Beyond that, Woodward's book captures the bitterness of the Joint Chiefs at having their advice overridden. General Casey found it “demeaning” to have to
answer a series of 50 probing (and necessary) questions posed by Hadley, the national security adviser. When the president reminded Casey and others, via videoconference, that “we're not playing for a tie,” we learn that Casey considered it an “affront to his dignity,” a statement “just short of an outright provocation.”
It got so bad that Admiral Michael Mullen, who also opposed the surge and replaced Peter Pace as chairman of the Joint Chiefs, attempted to keep General Keane from traveling to Iraq, because Keane allowed for a line of communication straight from Bush to General David Petraeus. “You've diminished the office of the chairman of the Joint Chiefs,” Mullen reportedly told Keane. (The White House interceded and saw to it that Keane could travel to Iraq.)
One comes away from Woodward's book with an even greater respect for Petraeus, who, along with General Raymond Odierno, resisted enormous pressure from those higher up in the chain of command and executed the surge with brilliant efficiency.
Woodward's book reports all of these episodes, many vividly. He allows the key actors to have their say. And yet he seems unable to give the president the credit he deserves. (Woodward even asserts that the surge strategy was “crippled” by dissension within the administration, when that is clearly not so.)
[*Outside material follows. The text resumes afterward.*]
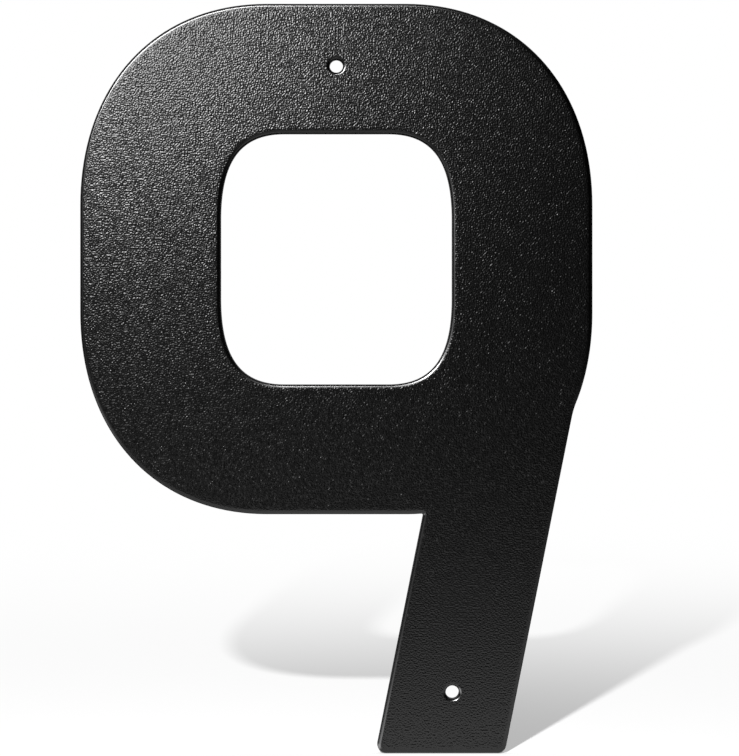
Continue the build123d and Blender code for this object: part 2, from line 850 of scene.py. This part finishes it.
def powder_coat(finish):
    """Black powder coat, with fine grains on its flats. Its edges are smooth, because the powder runs
    thin there, and those that face up to the left, towards the lamps, get a glossy film: a painted
    highlight along them."""
    material, graph, output = new_material("powder_coat_black")
    place = graph.value("ShaderNodeTexCoord", output="Object")
    normal = graph.value("ShaderNodeTexCoord", output="Normal")
    split_normal = graph.add("ShaderNodeSeparateXYZ", inputs={"Vector": normal})
    right, front, up = (Value(graph, socket) for socket in split_normal.outputs)
    flat = (front**2.0).between(*FLAT_NORMALS)
    # Painted highlight: a glossy film only on the edges whose normals lean towards the lamps at the upper
    # left
    lean = LAMP_SIDE[1] * up + LAMP_SIDE[0] * right
    glossy = (1.0 - flat) * lean.between(*HIGHLIGHT_LEANS)
    grains = graph.value(
        "ShaderNodeTexNoise",
        inputs={"Vector": place, "Scale": 1 / finish.grain_size, "Detail": 0.0},
    )
    bump = graph.value(
        "ShaderNodeBump",
        inputs={"Strength": 1.0, "Distance": finish.grain_depth, "Height": grains * flat},
    )
    coat = graph.value(
        "ShaderNodeBsdfPrincipled",
        inputs={
            "Base Color": (*finish.colour, 1.0),
            "Roughness": finish.roughness,
            "Normal": bump,
            "Coat Weight": finish.edge_highlight_film * glossy,
            "Coat Roughness": finish.edge_roughness,
            "Coat IOR": FILM_IOR,
        },
    )
    graph.fill(output.inputs["Surface"], coat)
    return material


def floor_paint(setup):
    """White floor: it takes the number's shadow, which is lost in plain white further off and in front of
    the foot. It also glows, only to mirrored rays, as a painted reflection of lit floor round the number,
    and that glow is mostly cut behind the number as a painted shadow."""
    material, graph, output = new_material("floor_white")
    material.cycles.emission_sampling = "NONE"
    place = graph.value("ShaderNodeTexCoord", output="Object")
    distance = graph.value("ShaderNodeVectorMath", {"operation": "LENGTH"}, {0: place}, "Value")
    behind = graph.value("ShaderNodeSeparateXYZ", inputs={"Vector": place}, output="Y")
    # Painted light: plain white in front of the foot, over the shade that falls there
    plain = (-behind).between(*PLAIN_FRONT) * (1.0 - distance.between(*PLAIN_REACH))
    fade = 1.0 - (-((distance / setup.floor_fade) ** FADE_POWER)).exp() * (1.0 - plain)
    # Painted reflection: a glow that only mirrored rays see, brightest round the number and mostly cut
    # behind it as a painted shadow
    glow = setup.floor_glow * (-(distance / setup.floor_glow_reach)).exp()
    glow = glow.at_most(GLOW_LIMIT) * (1.0 - GLOW_SHADOW_BEHIND * behind.between(*GLOW_EDGE))
    path = graph.add("ShaderNodeLightPath")
    seen, mirrored = (Value(graph, path.outputs[f"Is {kind} Ray"]) for kind in ("Camera", "Glossy"))
    grey = (FLOOR_GREY, FLOOR_GREY, FLOOR_GREY, 1.0)
    paint = graph.value("ShaderNodeBsdfDiffuse", inputs={"Color": grey})
    white = graph.value("ShaderNodeEmission", inputs={"Strength": 1.0})
    lit = graph.value("ShaderNodeEmission", inputs={"Color": glow, "Strength": mirrored})
    shown = graph.value("ShaderNodeMixShader", inputs={0: fade, 1: paint, 2: white})
    mixed = graph.value("ShaderNodeMixShader", inputs={0: seen, 1: lit, 2: shown})
    graph.fill(output.inputs["Surface"], mixed)
    return material


# Studio


def add_lamp(name, place, length, width, power):
    """An oval area lamp that faces the number's middle. Its length runs round the line of sight."""
    lamp = bpy.data.lights.new(name, "AREA")
    lamp.shape = "ELLIPSE"
    lamp.size = length
    lamp.size_y = width
    lamp.energy = power
    holder = bpy.data.objects.new(name, lamp)
    away = Vector(place).normalized()
    round_sight = Vector((0, 1, 0)).cross(away).normalized()
    axes = Matrix((round_sight, away.cross(round_sight), away)).transposed()
    holder.matrix_world = Matrix.LocRotScale(place, axes.to_quaternion(), None)
    holder.visible_camera = False
    bpy.context.scene.collection.objects.link(holder)
    return holder


def keep_strength(lamp):
    """Stops a lamp's light from falling off with distance."""
    lamp.use_nodes = True
    graph = Graph(lamp.node_tree)
    steady = graph.value("ShaderNodeLightFalloff", inputs={"Strength": 1.0}, output="Constant")
    emission = next(n for n in lamp.node_tree.nodes if n.type == "EMISSION")
    graph.fill(emission.inputs["Strength"], steady)


def studio_world():
    """White to the camera, a pale backdrop to the floor, and a dim one to what mirrors it. The
    room in front of the number is dark."""
    world = bpy.data.worlds.new("studio")
    world.use_nodes = True
    world.cycles.sampling_method = "NONE"
    world.node_tree.nodes.clear()
    graph = Graph(world.node_tree)
    direction = graph.value("ShaderNodeTexCoord", output="Generated")
    depth = graph.value("ShaderNodeSeparateXYZ", inputs={"Vector": direction}, output="Y")
    path = graph.add("ShaderNodeLightPath")
    seen, mirrored = (Value(graph, path.outputs[f"Is {kind} Ray"]) for kind in ("Camera", "Glossy"))
    backdrop = 1.0 - BACKDROP_LOSS * mirrored
    room = ROOM_LIGHT + backdrop * depth.between(0.0, BACKDROP_EASE)
    strength = seen + (1.0 - seen) * room
    background = graph.value(
        "ShaderNodeBackground", inputs={"Color": (1.0, 1.0, 1.0, 1.0), "Strength": strength}
    )
    graph.fill(graph.add("ShaderNodeOutputWorld").inputs["Surface"], background)
    return world


def add_camera(setup):
    """A level camera that looks straight at the number's face."""
    camera = bpy.data.cameras.new("camera")
    camera.lens = camera.sensor_width * setup.camera_distance / setup.picture_height
    holder = bpy.data.objects.new("camera", camera)
    holder.location = Vector(setup.camera_aim) - Vector((0, setup.camera_distance, 0))
    holder.rotation_euler = (radians(90), 0, 0)
    bpy.context.scene.collection.objects.link(holder)
    bpy.context.scene.camera = holder


# Operators


class HOUSENUMBER_OT_make_number(bpy.types.Operator):
    """Make the coated house number"""

    bl_idname = "house_number.make_number"
    bl_label = "House Number"

    def execute(self, context):
        """Build the number from its outline and its edge's section."""
        scene = context.scene
        sizes, edges = scene.house_number_outline, scene.house_number_edges
        upper_screw = Vector(
            ((plate_low.x + plate_high.x) / 2, plate_high.z - sizes.upper_hole_drop, 0)
        )
        values = {
            "Thickness": plate_high.y - plate_low.y,
            "Roll Width": edges.roll_width,
            "Counter Roll Width": edges.counter_roll_width,
            "Roll Depth": edges.roll_depth,
            "Roll Side Fullness": edges.roll_side_fullness,
            "Roll Face Fullness": edges.roll_face_fullness,
            "Rim Roll": edges.rim_roll,
            "Back Chamfer": edges.back_chamfer,
            "Border": edges.border,
            "Hole Radius": screw_mount["dims"]["hole_r_mm"] * MM,
            "Weld Distance": WELD_DISTANCE,
            "Roll Steps": edges.roll_steps,
            "Rim Steps": edges.rim_steps,
            "Upper Screw": upper_screw,
            "Lower Screw": -upper_screw,
            "Coat": powder_coat(scene.house_number_coat),
        }
        curves = loops_object("outline", number_loops(sizes), edges.curve_steps)
        number = shaped_by(curves, plate_tree(), "coated_number", values)
        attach(number, "root")
        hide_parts("number_plate")
        return {"FINISHED"}


class HOUSENUMBER_OT_set_studio(bpy.types.Operator):
    """Set up the white floor, the lamps and the camera"""

    bl_idname = "house_number.set_studio"
    bl_label = "Studio"

    def execute(self, context):
        """Build the stage round the number."""
        scene = context.scene
        setup = scene.house_number_studio
        scene.view_settings.view_transform = "Standard"
        scene.world = studio_world()
        add_camera(setup)

        bpy.ops.mesh.primitive_plane_add(size=FLOOR_SIZE, location=(0, 0, 0))
        floor = context.object
        floor.name = "floor"
        for vertex in floor.data.vertices:
            vertex.co.z = plate_low.z
        floor.data.materials.append(floor_paint(setup))

        key = add_lamp(
            "key_lamp", setup.key_place, setup.key_size, setup.key_size, setup.key_power
        )
        edge = add_lamp(
            "edge_lamp",
            setup.edge_lamp_place,
            setup.edge_lamp_length,
            setup.edge_lamp_width,
            setup.edge_lamp_power,
        )
        key.visible_diffuse = edge.visible_diffuse = False
        shadow = add_lamp(
            "shadow_lamp",
            setup.shadow_lamp_place,
            setup.shadow_lamp_size,
            setup.shadow_lamp_size,
            setup.shadow_lamp_power,
        )
        keep_strength(shadow.data)
        number = bpy.data.objects["coated_number"]
        for name, lamps, lit in (("number", (key, edge), number), ("floor", (shadow,), floor)):
            receivers = bpy.data.collections.new(f"lit_{name}")
            receivers.objects.link(lit)
            for lamp in lamps:
                lamp.light_linking.receiver_collection = receivers
        return {"FINISHED"}


class HOUSENUMBER_PT_sidebar(bpy.types.Panel):
    """The sidebar's page for the house number"""

    bl_label = "House Number"
    bl_idname = "HOUSENUMBER_PT_sidebar"
    bl_space_type = "VIEW_3D"
    bl_region_type = "UI"
    bl_category = "House Number"

    def draw(self, context):
        """List each group's values, with the operator that uses them."""
        layout = self.layout
        for name, operator in GROUPS_AND_OPERATORS:
            group = getattr(context.scene, name)
            box = layout.box()
            for value in group.__annotations__:
                box.prop(group, value)
            if operator:
                box.operator(operator)


PROPERTY_GROUPS = {
    "house_number_outline": OutlineSizes,
    "house_number_edges": EdgeSizes,
    "house_number_coat": CoatFinish,
    "house_number_studio": StudioSetup,
}
GROUPS_AND_OPERATORS = [
    ("house_number_outline", None),
    ("house_number_edges", None),
    ("house_number_coat", "house_number.make_number"),
    ("house_number_studio", "house_number.set_studio"),
]
CLASSES = [
    *PROPERTY_GROUPS.values(),
    HOUSENUMBER_OT_make_number,
    HOUSENUMBER_OT_set_studio,
    HOUSENUMBER_PT_sidebar,
]


def register():
    """Register the classes and give the scene its groups of values."""
    for cls in CLASSES:
        bpy.utils.register_class(cls)
    for name, group in PROPERTY_GROUPS.items():
        setattr(bpy.types.Scene, name, PointerProperty(type=group))


def unregister():
    """Take the groups of values and the classes away again."""
    for name in PROPERTY_GROUPS:
        delattr(bpy.types.Scene, name)
    for cls in reversed(CLASSES):
        bpy.utils.unregister_class(cls)


def main():
    """Make the number and its studio."""
    register()
    bpy.ops.house_number.make_number()
    bpy.ops.house_number.set_studio()


if __name__ == "__main__":
    main()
What President Bush did in advocating the surge was an extraordinary act of presidential leadership, with few precedents in American history. It doesn't erase the many mistakes and missteps that were made along the way. It doesn't mean the process of decision making was tidy. The human and financial cost of the war has been higher than it should have been. But to have put us in position to redeem a war that was widely considered to be lost is an impressive and honorable achievement. History will deem it such, even if Bob Woodward won't.
— Peter Wehner, former deputy assistant to President Bush, is a senior fellow at the Ethics and Public Policy Center.